Seeing a huge array of untended animals in the alleys en route to our guesthouse was rather mind boggling initially, I'll be the first to admit! I realized quickly enough though that would be the norm in India.


Once we got to the Shivakashi Guesthouse, the ‘boys’ as the manager referred to them as, showed us to our $7.50 a night room – no typo there, I kid you not! It was funny that the taxi ride had cost almost two nights’ stay. On the positive side, the room was bigger than most of the rooms we stayed at all trip; it had windows; the manager, Sanjeev, was the friendliest and most helpful manager of any all trip; we had a balcony although ‘the boys’ told us to be careful of the monkeys there; the location was great; and the wifi was surprisingly strong! Sounds pretty darned good and it was.
There were of course a few negatives when you’re only paying chump change like that for a room: the room wasn’t quite as clean as we might have liked; and we had a shared bathroom – no problem in and of itself as we’ve had plenty of those while traveling – but the only hot water was available from a faucet in the open area, below. That meant every time we wanted a shower, we had to get a bucket full of hot water and bring it and a small pail into the combined toilet/shower area and use the pail as our handheld ‘shower.’ Just another part of our adventure is how we looked at it although I can’t imagine it would have been your cup of tea!
Photos from a wedding procession outside the guesthouse:







Varanasi is known worldwide for its many ghats, embankments made in steps of stone slabs along the river bank where pilgrims perform ritual ablutions. The ghats are an integral complement to the Hindu concept of divinity represented in physical, metaphysical, and supernatural elements. Varanasi has at least 84 ghats, most of which are used for bathing by pilgrims and a few are used exclusively as Hindu cremation sites. Many ghats are associated with Hindu legends and several are now privately owned. 
We left the guesthouse around 4:30 and made our way through a maze of alleys to the Ganges riverfront walking toward the ghats north of our guesthouse area. Above, my first view of a ghat where the steps led to the banks of the Ganges - Steven though had visited Varanasi abut 45 years ago.

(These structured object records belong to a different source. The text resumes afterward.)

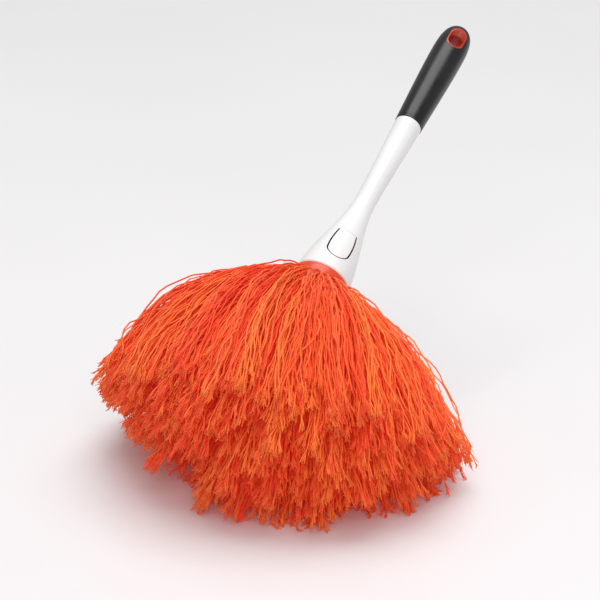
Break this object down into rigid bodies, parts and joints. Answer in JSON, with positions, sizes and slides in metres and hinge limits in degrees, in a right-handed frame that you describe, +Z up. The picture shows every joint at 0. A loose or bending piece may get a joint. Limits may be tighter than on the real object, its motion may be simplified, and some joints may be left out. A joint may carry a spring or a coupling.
{
  "type": "hand duster",
  "caption": "Hand duster: full yarn head on a bell-ended handle with a soft grip, press tab that frees the head, and a hanging eye; stands on its yarn.",
  "frame": {"origin": "on the floor, under the middle of the duster's overall box as it stands on its yarn", "axes": "+Z up from the floor; +Y the way the handle leans; +X to the right of someone looking along +Y"},
  "size_m": [0.2918, 0.4428, 0.2618],
  "materials": {
    "shell_white": "gloss",
    "grip_black": "satin",
    "liner_orange": "gloss",
    "tab_white": "gloss",
    "collar_orange": "gloss",
    "plug_orange": "gloss",
    "arm_orange": "gloss",
    "base_cloth": "matte",
    "washer_steel": "satin",
    "screw_steel": "satin",
    "tape_cloth": "matte",
    "yarn_orange": "matte"
  },
  "bodies": {
    "head": {"collar": "collar_orange", "head_plug": "plug_orange", "base_disc": "base_cloth", "clamp_washer": "washer_steel", "clamp_screw": "screw_steel", "tape_1": "tape_cloth", "tape_2": "tape_cloth", "tape_3": "tape_cloth", "tape_4": "tape_cloth", "tape_5": "tape_cloth", "yarn_1": "yarn_orange", "yarn_2": "yarn_orange", "yarn_3": "yarn_orange", "yarn_4": "yarn_orange", "yarn_5": "yarn_orange", "yarn_core": "yarn_orange"},
    "handle": {"handle_shell": "shell_white", "grip": "grip_black", "hole_liner": "liner_orange"},
    "release": {"release_tab": "tab_white"},
    "arm": {"snap_arm": "arm_orange"}
  },
  "joints": [
    {"name": "head_release", "type": "slide", "parent": "head", "child": "handle", "axis": [0, 0.8878, 0.4602], "range_m": [0, 0.045], "deforming": ["snap_arm"]},
    {"name": "release_press", "type": "hinge", "parent": "handle", "child": "release", "pos_m": [0.00735, -0.00586, 0.15206], "axis": [0.8572, 0.237, -0.4573], "range_deg": [0, 6], "stiffness_Nm_per_rad": 0.5},
    {"name": "arm_flex", "type": "hinge", "parent": "head", "child": "arm", "pos_m": [0.00692, -0.0147, 0.14668], "axis": [0.8572, 0.237, -0.4573], "range_deg": [0, 10]}
  ],
  "couplings": [
    {"joint": "arm_flex", "follows": "release_press", "ratio": 1.5}
  ]
}
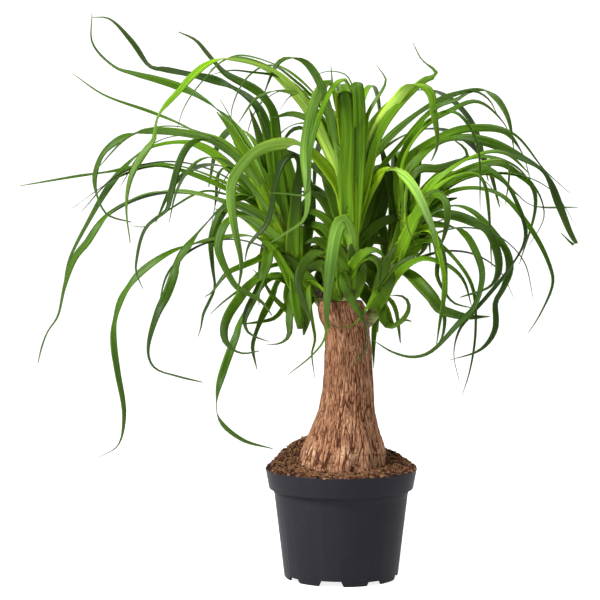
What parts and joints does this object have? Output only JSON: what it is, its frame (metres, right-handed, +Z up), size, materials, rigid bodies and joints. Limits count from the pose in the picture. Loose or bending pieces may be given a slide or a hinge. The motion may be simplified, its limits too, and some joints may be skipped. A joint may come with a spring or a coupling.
{
  "type": "potted ponytail palm",
  "caption": "House plant with a flared corky trunk and leafy shoots of long narrow arching leaves, in soil in a round tapered nursery pot.",
  "frame": {"origin": "where the pot's axis meets the surface that the pot stands on, at the centre of the pot's underside", "axes": "+Z up along the pot's axis, +X to the right and -Y towards the viewer as the plant is seen from the front"},
  "size_m": [0.7135, 0.4131, 0.717],
  "materials": {
    "pot": "black moulded polypropylene, satin",
    "soil": "dark bark and peat mix, rough",
    "trunk": "dry corky bark, matt",
    "leaf_old": "living leaf, semi-matt",
    "leaf_young": "living leaf, semi-matt",
    "leaf_mid": "living leaf, semi-matt"
  },
  "bodies": {
    "root": {"pot": "pot", "soil": "soil", "trunk": "trunk", "shoot_left": "leaf_old", "shoot_middle": "leaf_young", "shoot_right": "leaf_mid"}
  },
  "joints": []
}
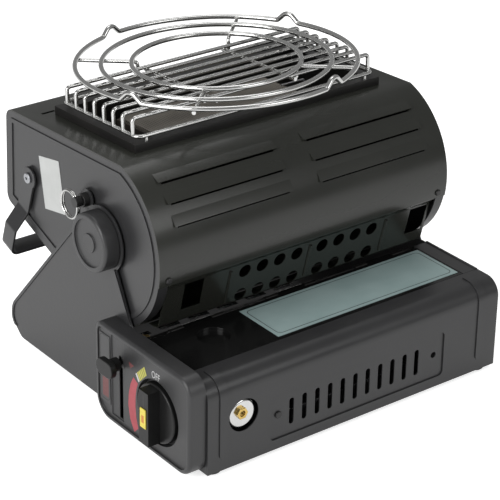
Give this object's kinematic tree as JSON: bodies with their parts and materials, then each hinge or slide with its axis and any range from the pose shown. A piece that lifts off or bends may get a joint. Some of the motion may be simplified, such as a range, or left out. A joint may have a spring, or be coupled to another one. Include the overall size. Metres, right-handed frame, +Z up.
{
  "type": "portable gas heater and cooker",
  "caption": "Portable two-in-one gas heater and stove: base box with cartridge bay and side controls, tilting burner drum with wire guard, pot trivet and carrying handle.",
  "frame": {"origin": "centre of the underside's bounding box, on the surface the rubber feet stand on", "axes": "+Z up, +X to the right along the front panel as seen from the front, -Y out of the front panel"},
  "size_m": [0.3288, 0.3035, 0.2531],
  "materials": {
    "black_paint": "semi-gloss black enamel",
    "chrome_wire": "bright chrome plating",
    "plated_steel": "zinc plated steel",
    "brass": "machined brass",
    "black_plastic": "fine grained black plastic",
    "pointer_plastic": "yellow plastic insert",
    "label_film": "bare silver grey film",
    "legend_film": "printed film, plain colour areas",
    "casting": "as-cast aluminium",
    "burner_iron": "heat-tinted cast iron",
    "ceramic": null,
    "rubber": "moulded rubber"
  },
  "bodies": {
    "base": {"side_plate_left": "black_paint", "side_plate_right": "black_paint", "front_panel": "black_paint", "floor_pan": "black_paint", "heat_shield": "black_paint", "lid_hinge_pin": "plated_steel", "control_fascia": "black_plastic", "legend_strip": "legend_film", "regulator_body": "casting", "regulator_cap": "chrome_wire", "regulator_nut": "brass", "gas_pipe": "plated_steel", "pipe_union": "brass", "piezo_igniter": "black_plastic", "cartridge_cradle": "plated_steel", "rubber_feet": "rubber", "base_screws": "plated_steel", "latch_bush": "plated_steel"},
    "knob": {"control_knob": "black_plastic", "knob_pointer": "pointer_plastic"},
    "lever": {"lock_lever": "black_plastic"},
    "lid": {"cartridge_lid": "black_paint", "lid_label": "label_film"},
    "latch": {"latch_pin": "plated_steel", "pull_ring": "chrome_wire"},
    "drum": {"end_cap_left": "black_paint", "end_cap_right": "black_paint", "drum_shell": "black_paint", "drum_bottom": "black_paint", "air_apron": "black_paint", "window_tray": "black_paint", "burner_body": "burner_iron", "ceramic_tile": "ceramic", "mixer_tube": "plated_steel", "gas_injector": "brass", "spark_electrode": "plated_steel", "wire_guard": "chrome_wire", "hub_left": "black_plastic", "hub_right": "black_plastic", "pivot_nuts": "plated_steel", "pivot_washers": "plated_steel", "drum_screws": "plated_steel", "handle_rivets": "plated_steel", "bare_sticker": "label_film"},
    "handle": {"carrying_handle": "black_paint"},
    "trivet": {"pot_trivet": "chrome_wire"}
  },
  "joints": [
    {"name": "drum_tilt", "type": "hinge", "parent": "base", "child": "drum", "pos_m": [0.0075, -0.01557, 0.1448], "axis": [1, 0, 0], "range_deg": [0, 90]},
    {"name": "lid_hinge", "type": "hinge", "parent": "base", "child": "lid", "pos_m": [0.0075, -0.06357, 0.0769], "axis": [-1, 0, 0], "range_deg": [0, 45]},
    {"name": "knob_turn", "type": "hinge", "parent": "base", "child": "knob", "pos_m": [-0.151, -0.10557, 0.041], "axis": [1, 0, 0], "range_deg": [0, 120]},
    {"name": "lever_slide", "type": "slide", "parent": "base", "child": "lever", "axis": [0, 0, -1], "range_m": [0, 0.044]},
    {"name": "latch_pull", "type": "slide", "parent": "base", "child": "latch", "axis": [-1, 0, 0], "range_m": [0, 0.005], "stiffness_N_per_m": 300, "springref_m": -0.001},
    {"name": "handle_swing", "type": "hinge", "parent": "drum", "child": "handle", "pos_m": [0.0075, 0.08921, 0.15597], "axis": [1, 0, 0], "range_deg": [0, 120]},
    {"name": "trivet_lift", "type": "slide", "parent": "drum", "child": "trivet", "axis": [0, 0.0558, 0.9984], "range_m": [0, 0.04]}
  ]
}
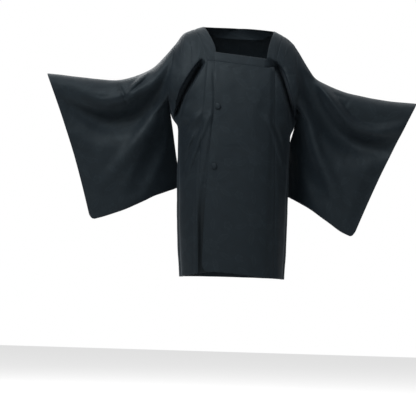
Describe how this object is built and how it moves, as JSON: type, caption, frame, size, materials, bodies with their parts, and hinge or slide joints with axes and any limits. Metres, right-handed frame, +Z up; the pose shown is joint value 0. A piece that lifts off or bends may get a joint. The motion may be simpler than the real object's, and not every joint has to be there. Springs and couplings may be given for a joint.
{
  "type": "kimono coat",
  "caption": "Half-length kimono coat with a square neck, wide bag sleeves and a lapped front closed by covered buttons, in its worn, hollow form.",
  "frame": {"origin": "middle of the neck opening at shoulder height, on the plane through both arms", "axes": "+X to the wearer's left, -Y to the front, +Z up"},
  "size_m": [1.1878, 0.3237, 0.8083],
  "materials": {
    "silk": "near-black figured silk, soft sheen",
    "button_silk": "the coat's silk stretched over a domed button"
  },
  "bodies": {
    "root": {"right_body_panel": "silk", "left_body_panel": "silk", "lower_front_overlap": "silk", "upper_front_overlap": "silk", "right_side_gusset": "silk", "left_side_gusset": "silk", "neckband": "silk", "right_sleeve": "silk", "left_sleeve": "silk", "upper_button": "button_silk", "lower_button": "button_silk"}
  },
  "joints": []
}
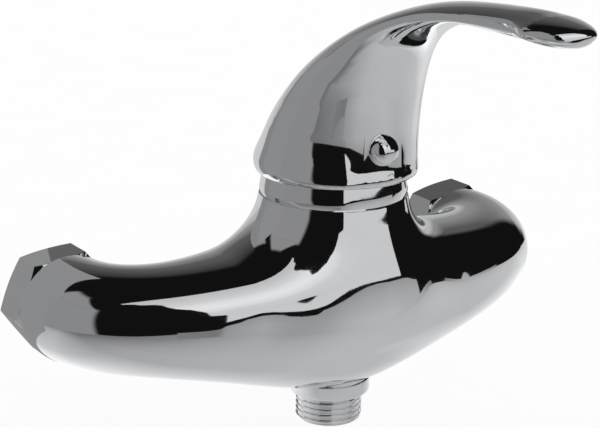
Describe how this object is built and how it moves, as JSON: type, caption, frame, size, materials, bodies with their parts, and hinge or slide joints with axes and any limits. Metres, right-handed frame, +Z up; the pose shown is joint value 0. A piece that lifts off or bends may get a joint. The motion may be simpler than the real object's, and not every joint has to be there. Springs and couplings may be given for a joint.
{
  "type": "wall-mounted shower mixer",
  "caption": "Wall-mounted exposed shower mixer: sweeping cast body between union nuts, single lever on a ceramic disc cartridge, threaded hose outlet below.",
  "frame": {"origin": "midway between the two inlet axes, in the plane of the union nuts' wall ends", "axes": "+X from the hot inlet to the cold inlet, +Y into the wall, +Z up"},
  "size_m": [0.1842, 0.1544, 0.1442],
  "materials": {
    "chrome_plate": "polished chrome plating on cast brass",
    "bare_brass": "turned, unplated",
    "steel": "plain stainless steel",
    "seal_rubber": "matt black sealing rubber",
    "white_plastic": "moulded white acetal",
    "grey_plastic": "moulded grey plastic",
    "ceramic": "lapped alumina ceramic"
  },
  "bodies": {
    "fixed_body": {"mixer_body": "chrome_plate", "hot_inlet_bush": "bare_brass", "cold_inlet_bush": "bare_brass", "hot_sealing_washer": "seal_rubber", "cold_sealing_washer": "seal_rubber", "shower_outlet_nipple": "chrome_plate", "outlet_o_ring": "seal_rubber", "check_valve_housing": "white_plastic", "check_valve_spring": "steel", "cartridge_base": "grey_plastic", "port_seals": "seal_rubber", "fixed_disc": "ceramic", "cartridge_housing": "grey_plastic", "cartridge_nut": "bare_brass", "dome_ring": "chrome_plate"},
    "hot_nut": {"hot_union_nut": "chrome_plate"},
    "cold_nut": {"cold_union_nut": "chrome_plate"},
    "valve_poppet": {"check_valve_poppet": "white_plastic"},
    "turret": {"rotor": "white_plastic", "rotor_o_ring": "seal_rubber", "stem_pivot_pin": "steel"},
    "handle": {"lever_handle": "chrome_plate", "lever_stem": "bare_brass", "handle_set_screw": "steel", "index_button": "chrome_plate"},
    "disc_slide": {"disc_carrier": "grey_plastic", "moving_disc": "ceramic"}
  },
  "joints": [
    {"name": "lever_turn", "type": "hinge", "parent": "fixed_body", "child": "turret", "pos_m": [0, -0.0453, 0.033], "axis": [0, 0, 1], "range_deg": [-45, 45]},
    {"name": "lever_lift", "type": "hinge", "parent": "turret", "child": "handle", "pos_m": [0, -0.0453, 0.033], "axis": [-1, 0, 0], "range_deg": [0, 22]},
    {"name": "disc_travel", "type": "slide", "parent": "turret", "child": "disc_slide", "axis": [0, -1, 0], "range_m": [0, 0.0047]},
    {"name": "hot_nut_turn", "type": "hinge", "parent": "fixed_body", "child": "hot_nut", "pos_m": [-0.075, -0.0065, 0], "axis": [0, 1, 0], "continuous": true},
    {"name": "cold_nut_turn", "type": "hinge", "parent": "fixed_body", "child": "cold_nut", "pos_m": [0.075, -0.0065, 0], "axis": [0, 1, 0], "continuous": true},
    {"name": "check_valve_open", "type": "slide", "parent": "fixed_body", "child": "valve_poppet", "axis": [0, 0, -1], "range_m": [0, 0.0025], "stiffness_N_per_m": 60, "springref_m": -0.001, "deforming": ["check_valve_spring"]}
  ],
  "couplings": [
    {"joint": "disc_travel", "follows": "lever_lift", "m_per_rad": 0.0122}
  ]
}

Darabhanga Ghat was the first one we came across. It would have been hard to miss because of its large Greek-style pillars.


  
Men kept coming up to us asking if we wanted a boat ride up and down the Ganges River, or Ganga as it was called in Varanasi, while passing one ghat after another that lined the river.

Offering up prayers at the edge of the Ganges.
Photos from our walk along the ghats that bordered the Ganges:












We couldn’t help but notice the vast piles upon piles of wood as we neared Manikarnika Ghat, known as the main burning ghat and one of the holiest places in Varanasi. Traditional funeral pyres burn 24 hours a day at the ghat named when Shiva lost a jeweled earring or manikarnika as he stood by a small, deep pool dug by Vishnu at the dawn of creation. Though fourth century Gupta period inscriptions mention this ghat, the current ghat as a permanent riverside embankment was built in 1302 and has been renovated at least three times throughout its existence.

Above and below. a shrine near the ghat.

Public cremation is the norm for Hindus throughout India, but the spiritual implications of being cremated in Varanasi make dying there an especially celebratory occasion. Hindus believe that death in the city will bring salvation, making it a major center for pilgrimage. The idea is that because the Ganges is so holy, a spiritual cleansing in the water makes easier achievement of moksha, the release from the cycle of rebirth. In Varanasi bodies are wrapped in silk or linen – traditionally white for men and red or orange for women – and then carried on bamboo stretchers to the smoking pyres of the burning ghat. Then after a brief immersion in the Ganges and a short wait, the body is placed on the pyre for the ritual that precedes the cremation. 




Nepali Ghat was one of the more prominent ghats as it had a golden lion outside a pagoda-like temple which was built by the Nepali royal family.

Man Mandhir Ghat was built by Maharajah Jai Singh of Jaipur.
Sanjeev, the guesthouse manager, had told us there was an hour long nightly ceremony held at 6 in front of Dashashvanedth Ghat, one of the holiest and probably the oldest ghat, so we made our way there. 

Photos from the ceremony:
We didn’t know what the prayer ceremony was all about but were very interested in witnessing it. Seven men (priests possibly) participated in the ceremony performing very intricate finger movements in perfect synchronization, while singing Vedic hymns together with the music that was amplified over loudspeakers in the background. 
  
The man with the olive hat, above,who sat in front of us kept looking back at me and the plastic covered travel notes I had about Varanasi on my lap. I gave him the notes to look at and he began writing down notes for himself from them before shaking my hand in a gesture of thanks!
Hindu holy man in the audience.




Throughout the performance, strings were being pulled so that bells would ring. The men would often ring their own bells too as part of the ceremony. 




 There was a strong smell of incense from the lamps the men lit which then wafted over the large crowd that seemed to be almost entirely made up of Indians.











Once the ceremony ended close to 7, we got a bite to eat at one of the rooftop restaurants overlooking the Ganges before calling it a day and heading back to the guesthouse. It had been a full day and we were glad to rest our weary bones.

Posted on 12/30 from our home in Littleton, Colorado.